Champaign, Ill. (WCIA)
Illinois residents, brace yourselves for the arrival of an unwelcome visitor: the Spotted Lanternfly (Lycorma delicatula), a menacing non-native insect originating from Asia. With recent sightings in Cook County this September, the invasion is now a reality, bringing potential threats to the local ecosystem.
Joining us to shed light on this matter is Ryan Pankau, a distinguished Horticulture Educator from the University of Illinois Extension.
The Spotted Lanternfly is not to be taken lightly. While it won’t necessarily kill plants, it poses a significant threat to the well-being of over 100 species of landscape plants. Its preferred hosts include the infamous Tree of Heaven, wild grapevines, willow, birch, red maple, and silver maple.
Farmers, vineyard owners, and gardeners, in particular, should be vigilant, as the Spotted Lanternfly can wreak havoc on fruit crops, with grapes being especially vulnerable.

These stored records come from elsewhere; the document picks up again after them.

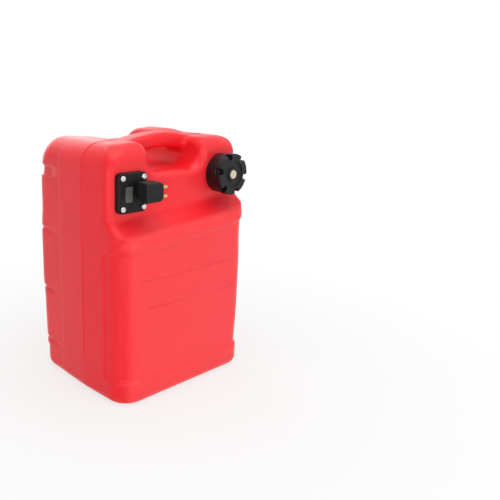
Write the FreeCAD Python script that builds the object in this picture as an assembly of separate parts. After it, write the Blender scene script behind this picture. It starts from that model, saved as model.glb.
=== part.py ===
import FreeCAD, Part
import math
import os
from FreeCAD import Vector

# Upright portable outboard fuel tank.  Millimetres, +Z up, the front face looks along -Y.
# The origin is the centre of the flat base.

# ---- blow-moulded body -----------------------------------------------------------------
tank_depth = 245.0
half_width = 143.0              # at the parting plane
front_half_width = 140.5        # the sides draft in from the parting plane to both faces
back_half_width = 136.0
parting_y = -22.0
shoulder_height = 410.5         # top of the shoulders on the centre plane
shoulder_tilt = 1.0             # degrees: the filler side stands a little higher
wall = 3.2
front_corner_radius = 38.0
recess_corner_radius = 13.0     # tight, so that the face under gauge and neck is flat
back_corner_radius = 30.0
bottom_radius = 14.0

# The foot of the body is a little narrower than the rest, with a sloped step above it.
foot_tall = 43.0
foot_step = 4.0
foot_pull_front = 0.5
foot_pull_right = 1.0
foot_pull_back = 5.0
foot_pull_left = 0.5

# The walls round over into the shoulders: how tall the rounding is, how far it draws each side
# in, and how much larger the plan's corners have become at the top.
top_round_tall = 27.0
top_round_front = 24.0
top_round_right = 20.0
top_round_back = 40.0
top_round_left = 36.0
top_corner_growth = 16.0

front_y = -tank_depth / 2
back_y = tank_depth / 2

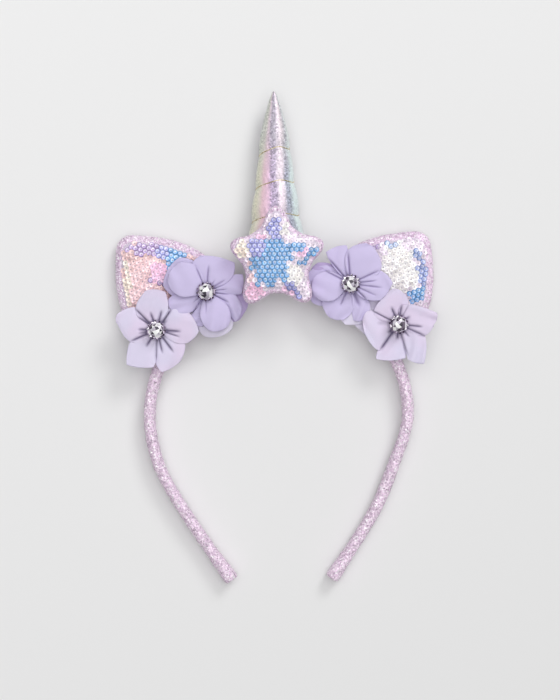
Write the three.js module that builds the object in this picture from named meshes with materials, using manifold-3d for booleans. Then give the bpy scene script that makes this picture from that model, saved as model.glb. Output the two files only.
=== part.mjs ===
// Unicorn horn headband: a padded arch of glitter cloth that carries a stuffed horn, a sequined star,
// two sequined ears and four fabric flowers with set stones. Millimetres, +Z up.
// It lies on its back: +X is to the right as its flowers are looked at, +Y runs from the band's ends
// to the horn's tip, and the flowers face +Z.
import * as THREE from "three";
import { mergeVertices } from "three/addons/utils/BufferGeometryUtils.js";
import Module from "manifold-3d";

const wasm = await Module();
wasm.setup();

// Shared
const SEAT_GAP = 0.3; // clearance between pieces that touch

// Band: a springy strip under padded glitter cloth, bent to an arch with two straighter arms
const ARCH_RADIUS = 62.8; // centre line of the arch
const ARM_DROP = 78.8; // from the arch's centre down to the ends
const BAND_THICK = 5.2; // across the padding, in the arch's plane
const BAND_WIDE = 8; // front to back
const BAND_CORNER = 1.5;
const BAND_STEPS = 40;
const ARCH_SWEEP = 8; // degrees that the round part runs on below the arch's centre
// The arms, as shares of ARCH_RADIUS across and of ARM_DROP down
const ARM_LINE = [
  { across: 0.952, down: 0.227 },
  { across: 0.862, down: 0.417 },
  { across: 0.731, down: 0.608 },
  { across: 0.584, down: 0.792 },
  { across: 0.405, down: 1 },
];

// End wraps: the cloth's folded ends, over the tongue of the strip
const WRAP_LENGTH = 14;
const WRAP_THICK = 6.5;
const WRAP_WIDE = 9;
const WRAP_CORNER = 1.6;
const WRAP_CLOTH = 1.2; // closed cloth past the tongue's tip
const TONGUE_THICK = 3.4;
const TONGUE_WIDE = 6;
const TONGUE_CORNER = 1;
const WRAP_STEPS = 5;

// Felt backings, on the band's front, which carry the flowers and hold the ears' feet
const FELT = 1.2;
const FELT_INSIDE = 5.5; // how far it reaches inside the band's centre line
const FELT_OUTSIDE = 13;
const FELT_FROM = 21; // degrees from the crown
const FELT_TO = 63;
const FELT_SEGMENTS = 7;

// Horn: a stuffed cone that stands on the crown, flattened where it lies
const HORN_LENGTH = 91.7;
const HORN_RADIUS = 14.2;
const HORN_FRONT = 12.2; // depth of the widest section in front of the axis
const HORN_BACK = 9; // and behind it
const HORN_SEGMENTS = 16;
const HORN_RINGS = 27;
const HORN_BELLY = 0.14; // where it touches what it lies on, as a share of its length
const SEAM_PITCH = 16.1; // rise of the wound thread for each turn
const SEAM_START = 0; // height of its first crossing of the front
const SEAM_TURNS = 5;
const SEAM_DEPTH = 0.9;
const SEAM_SPREAD = 2.6;
// Its outline, as shares of HORN_RADIUS and HORN_LENGTH
const HORN_LINE = [
  { radius: 0.84, up: 0 },
  { radius: 0.95, up: 0.03 },
  { radius: 1, up: 0.1 },
  { radius: 0.985, up: 0.18 },
  { radius: 0.937, up: 0.262 },
  { radius: 0.838, up: 0.371 },
  { radius: 0.736, up: 0.48 },
  { radius: 0.637, up: 0.583 },
  { radius: 0.56, up: 0.691 },
  { radius: 0.49, up: 0.763 },
  { radius: 0.345, up: 0.861 },
  { radius: 0.19, up: 0.943 },
  { radius: 0.1, up: 0.982 },
];

// Star: a padded star on the horn's foot
const STAR_REACH = 25.4; // centre to a tip
const STAR_WAIST = 17; // centre to a notch
const STAR_BLUNT = 1.7; // how full the arms are: higher is slimmer
const STAR_THICK = 9.5;
const STAR_RISE = 13.7; // its centre above the crown's centre line
const STAR_SIDE = 0.2;
const STAR_STEPS = 8; // faces along the edge of each arm
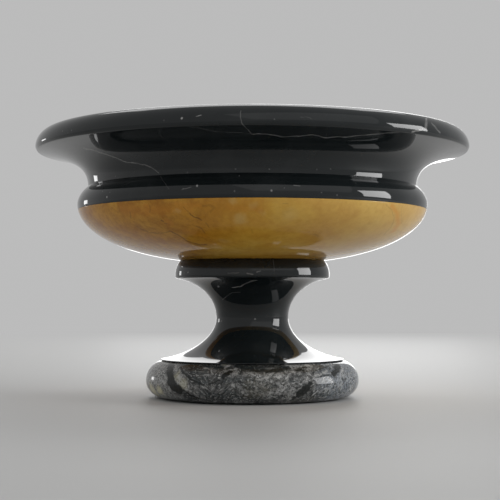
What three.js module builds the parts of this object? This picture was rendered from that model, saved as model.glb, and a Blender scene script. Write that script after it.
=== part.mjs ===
// Marble bowl: a turned tazza on a waisted stem and a round foot. Millimetres, +Z up.
// The origin is on the axis, in the plane the felt stands on.
// Black upper ring, yellow dish, black collar and stem, grey foot. A steel rod clamps the stones.
import * as THREE from 'three';

// Felt and foot
const feltRadius = 56;
const feltThickness = 2;
const feltProud = 0.5;
const footRadius = 68.95;
const footThickness = 23.9;
const footWidestHeight = 10.6;
const footHeelRun = 11.3;
const footShoulderRun = 13.4;

// Stem
const stemHeight = 52.9;
const flangeRadius = 59.3;
const flangeEdge = 0.55;
const flangeRun = 20.4;
const flangeRise = 3.1;
const waistRadius = 23.4;
const waistHeight = 26.9;
const waistRunDown = 11.8;
const waistRunUp = 13.1;
const stemTopRadius = 49.6;
const stemTopEdge = 0.3;
const stemTopRun = 15.4;
const stemTopSlope = 0.16;

// Collar
const collarHeight = 11.3;
const collarRadius = 50.15;
const collarCorner = 0.4;
const collarStraight = 2.1;

// Outside of the dish: a superellipse that the ring's shoulder carries on to its widest circle
const neckRadius = 46.8;
const bulgeRadius = 113.3;
const bulgeDrop = 38.1;
const bulgeFullness = 2.46;
const jointBelowBulge = 3.6;

// Inside of the dish
const floorThickness = 20;
const floorFullness = 2.6;

// Black ring
const creaseRadius = 106.5;
const creaseAboveBulge = 11;
const shoulderRise = 1.9;
const shoulderRunOut = 5.5;
const shoulderRunDown = 3.65;
const ringWall = 11;
const ringTopAboveBulge = 46.4;
const lipRadius = 140;
const lipRound = 9;
const lipDepth = 10.2;
const lipArrisInset = 1.25;
const lipArrisDepth = 12.7;
const coveRise = 15;
const undersideRun = 19;
const undersideSlope = 0.2;
const throatHeight = 19;
const throatRise = 20;
const mouthRun = 14;

// Rod, nuts and washers, after an M8 stud
const rodRadius = 4;
const rodChamfer = 0.8;
const rodOverNut = 1.2;
const nutSides = 6;
const nutAcrossFlats = 13;
const nutHeight = 6.5;
const washerRadius = 12;
const washerThickness = 1.6;
const cushionThickness = 1;
const footPocketDepth = 12.5;

// Plug over the upper nut
const plugRadius = 17;
const plugThickness = 4;
const plugAir = 0.8;

// Setting compound in the joints
const bedDepth = 1;
const rimBedInset = 5;
const rimBedWidth = 6;
const collarBedInner = 14;
const collarBedOuter = 34;
const footBedInner = 18;
const footBedOuter = 46;

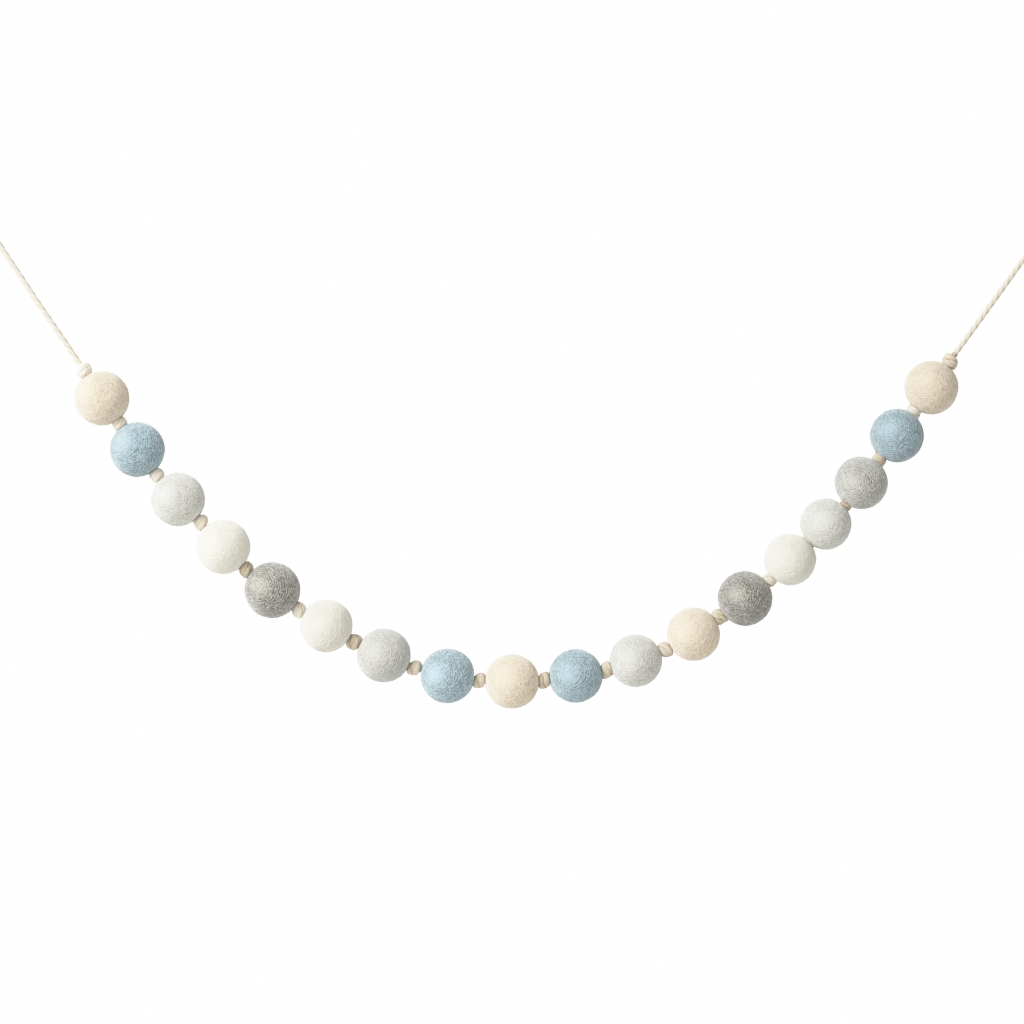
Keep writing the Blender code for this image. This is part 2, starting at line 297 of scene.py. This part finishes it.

# Each knot: the room between the balls beside it, its width, the slant of its wraps, how far it leans
# up out of line, how far along the groove between its wraps lies, its length, and its painted shading
# (above one painted shade, below one painted light).
Knot = namedtuple("Knot", "room wide slant lean groove long soil")
KNOTS = (
    Knot(5.0, 7.7, 10.0, 0.0, 0.1, 6.4, 0.80),
    Knot(3.3, 7.1, 5.0, 0.6, -0.1, 6.0, 0.92),
    Knot(4.5, 7.0, 1.0, 0.5, -0.3, 6.2, 0.88),
    Knot(5.0, 7.5, 12.0, 0.9, -0.4, 6.2, 1.02),
    Knot(4.6, 7.6, 13.0, 0.4, 0.3, 6.2, 1.60),
    Knot(4.7, 7.5, 12.0, 0.0, -0.2, 6.2, 0.98),
    Knot(5.0, 7.9, -11.0, 0.0, -0.1, 6.6, 1.62),
    Knot(5.7, 7.6, -17.0, 0.8, -0.4, 6.6, 1.30),
    Knot(4.6, 7.5, -16.0, 0.8, -0.4, 6.2, 1.32),
    Knot(4.3, 8.1, -17.0, 0.3, -0.4, 6.2, 1.50),
    Knot(3.8, 8.2, -16.0, 0.6, 0.0, 6.2, 1.36),
    Knot(4.7, 8.0, 13.0, 0.4, 0.1, 6.2, 1.25),
    Knot(3.9, 7.9, 9.0, 1.2, 0.2, 6.6, 1.48),
    Knot(2.6, 6.9, 4.0, -0.5, 0.2, 5.6, 1.05),
    Knot(-0.8, 6.8, 0.0, 0.0, 0.0, 3.6, 1.20),
    Knot(0.8, 6.0, 0.0, -0.9, 0.0, 4.6, 1.75),
    Knot(2.5, 7.1, -8.0, 0.2, 0.2, 5.4, 1.45),
    Knot(2.3, 7.5, -12.0, 0.4, -0.2, 5.6, 1.02),
    Knot(4.2, 7.9, -13.0, -0.3, -0.1, 6.6, 1.34),
)


def along(slope):
    """Unit direction in the plane of the swag, this many degrees above level."""
    return np.array((cos(radians(slope)), 0.0, sin(radians(slope))))


def upwards(direction):
    """Unit direction square to this one, in the plane of the swag and up from it."""
    return np.array((-direction[2], 0.0, direction[0]))


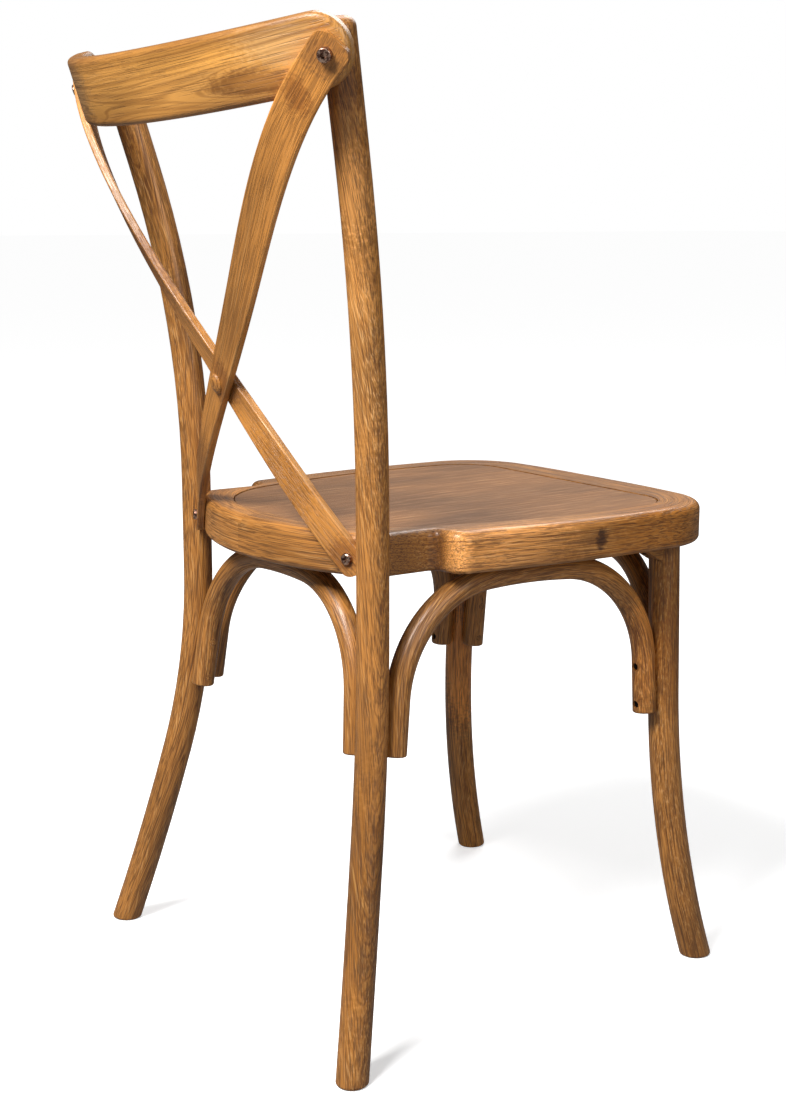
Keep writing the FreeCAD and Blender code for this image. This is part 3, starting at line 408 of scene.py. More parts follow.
@dataclass(frozen=True)
class WoodFinish:
    """A stained, brushed and lacquered wood.

    Attributes:
        name: The material's name.
        early: The colour between the rings.
        late: The colour of the rings.
        pore: The colour of the pores.
        dark: The colour of the stain left by the brush.
        worn: The colour where the finish is worn.
        cut: How the board was sawn.
        spacing: The distance from ring to ring.
        wander: How far the rings wander.
        figure: The strength of the rings.
        pore_amount: How many pores there are.
        pore_depth: The strength of the pores.
        cover: How much of the board the stain covers.
        stain_depth: The strength of the stain.
        feather: The strength of the brush's slanted strokes.
        slant: How far those strokes lean, as a share of their length.
        rim: The strength of the painted shade and stain near the edges.
        wear: The strength of the wear along the edges.
        wear_width: How far the wear reaches in, as a share of half the width.
        marks: The knots, and the paler or darker patches, most of them painted light or painted shade.
        roughness: The roughness between the pores.
        specular: The shader's specular level.
        coat: The weight of the lacquer.
        coat_roughness: The roughness of the lacquer.
        relief: The depth of the pores and rings.
    """

    name: str
    early: Colour
    late: Colour
    pore: Colour
    dark: Colour
    worn: Colour
    cut: GrainCut
    spacing: float = 0.0030
    wander: float = 0.022
    figure: float = 0.95
    pore_amount: float = 0.45
    pore_depth: float = 0.60
    cover: float = 0.36
    stain_depth: float = 0.66
    feather: float = 0.5
    slant: float = 0.16
    rim: float = 0.0
    wear: float = 0.0
    wear_width: float = 0.16
    marks: tuple[Mark, ...] = ()
    roughness: float = 0.36
    specular: float = 0.48
    coat: float = 0.14
    coat_roughness: float = 0.22
    relief: float = 0.00020

    ZONE_RISE = (0.3, 0.7)
    FAINTEST_ZONE = 0.5
    TONE_RISE = (0.28, 0.72)
    TONE_LIGHT = (0.70, 1.22)
    PORE_ROUGHNESS = 0.14
    STAIN_ROUGHNESS = 0.08
    RING_RELIEF = 0.35
    RELIEF_STRENGTH = 0.8

    def material(self, effects: Effects) -> bpy.types.Material:
        """The finish as a material.

        Args:
            effects: The shared effect groups.

        Returns:
            The new material.
        """
        made, graph, shader = new_material(self.name)
        board = graph.attribute(BOARD)
        heart_across, heart_through = self.cut.value
        rings = effects.rings.placed(graph, Board=board, Spacing=self.spacing, Heart_Across=heart_across,
                                     Heart_Through=heart_through, Wander=self.wander)
        pores = effects.pores.placed(graph, Board=board, Amount=self.pore_amount)["Mask"]
        stain = effects.stain.placed(graph, Board=board, Cover=self.cover)

        colour = self.grained(graph, rings, stain["Tone"])
        feather = effects.feathering.placed(graph, Board=board, Slant=self.slant)
        colour = graph.blend(graph.times(feather["Dark"], self.feather), colour, self.late)
        colour = graph.blend(graph.times(feather["Pale"], self.feather), colour, self.worn)
        colour = graph.blend(graph.times(pores, self.pore_depth), colour, self.pore)
        colour = graph.blend(graph.times(stain["Mask"], self.stain_depth), colour, self.dark)
        colour = self.marked(graph, effects, colour)
        graph.feed(shader.inputs["Base Color"], self.edged(graph, effects, colour, board))

        rough = graph.plus(graph.times(pores, self.PORE_ROUGHNESS), self.roughness)
        rough = graph.plus(rough, graph.times(stain["Mask"], self.STAIN_ROUGHNESS))
        graph.feed(shader.inputs["Roughness"], rough)
        shader.inputs["Specular IOR Level"].default_value = self.specular
        shader.inputs["Coat Weight"].default_value = self.coat
        shader.inputs["Coat Roughness"].default_value = self.coat_roughness

        hollow = graph.plus(pores, graph.times(rings["Late Wood"], self.RING_RELIEF))
        height = graph.math("SUBTRACT", 1.0, hollow)
        relief = {"Height": height, "Distance": self.relief, "Strength": self.RELIEF_STRENGTH}
        graph.feed(shader.inputs["Normal"], graph.add("ShaderNodeBump", relief).outputs[0])
        return made

    def grained(self, graph: Graph, rings: Any, tone: bpy.types.NodeSocket) -> bpy.types.NodeSocket:
        """The colour of the rings, lighter and darker with the tone."""
        zone = graph.between(rings["Zone"], *self.ZONE_RISE, self.FAINTEST_ZONE, 1.0)
        late = graph.times(graph.times(rings["Late Wood"], self.figure), zone)
        colour = graph.blend(late, self.early, self.late)
        light = graph.between(tone, *self.TONE_RISE, *self.TONE_LIGHT)
        grey = graph.add("ShaderNodeCombineColor", {0: light, 1: light, 2: light}).outputs[0]
        return graph.blend(1.0, colour, grey, "MULTIPLY")

    def marked(self, graph: Graph, effects: Effects, colour: bpy.types.NodeSocket) -> bpy.types.NodeSocket:
        """The colour with the knots and the patches of painted light and painted shade on it."""
        place = graph.place()
        for mark in self.marks:
            scale = tuple(1 / reach for reach in mark.reach)
            spot = effects.light_shade_or_knot_spot.placed(graph, Place=place, Centre=mark.centre, Scale=scale)["Mask"]
            # Each mark multiplies the colour: a real knot, or mostly a patch of painted light or painted
            # shade.
            colour = graph.blend(spot, colour, mark.tint, "MULTIPLY")
        return colour

    def edged(self, graph: Graph, effects: Effects, colour: bpy.types.NodeSocket,
              board: bpy.types.NodeSocket) -> bpy.types.NodeSocket:
        """The colour with painted shade and stain, and wear, near the long edges."""
        section = graph.attribute(SECTION)
        if self.rim:
            rim = effects.rim.placed(graph, Section=section, Board=board)["Mask"]
            # Painted shade, with some stain, darkens the piece towards its long edges.
            colour = graph.blend(graph.times(rim, self.rim), colour, self.late)
        if self.wear:
            worn = effects.wear.placed(graph, Section=section, Board=board, Width=self.wear_width)["Mask"]
            colour = graph.blend(graph.times(worn, self.wear), colour, self.worn)
        return colour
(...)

Vigilance is crucial, as early detection can play a pivotal role in preventing the spread of this destructive insect.
“We urge all Illinois residents to remain vigilant and report any sightings of the Spotted Lanternfly to their local extension office or via email at firstname.lastname@example.org,” emphasizes Pankau.
As we brace ourselves for the impact of this invasion, it’s essential to be aware of the signs and symptoms of an infestation, especially on Tree of Heaven. Join hands with the community to protect our local greenery and ensure a resilient environment for future generations.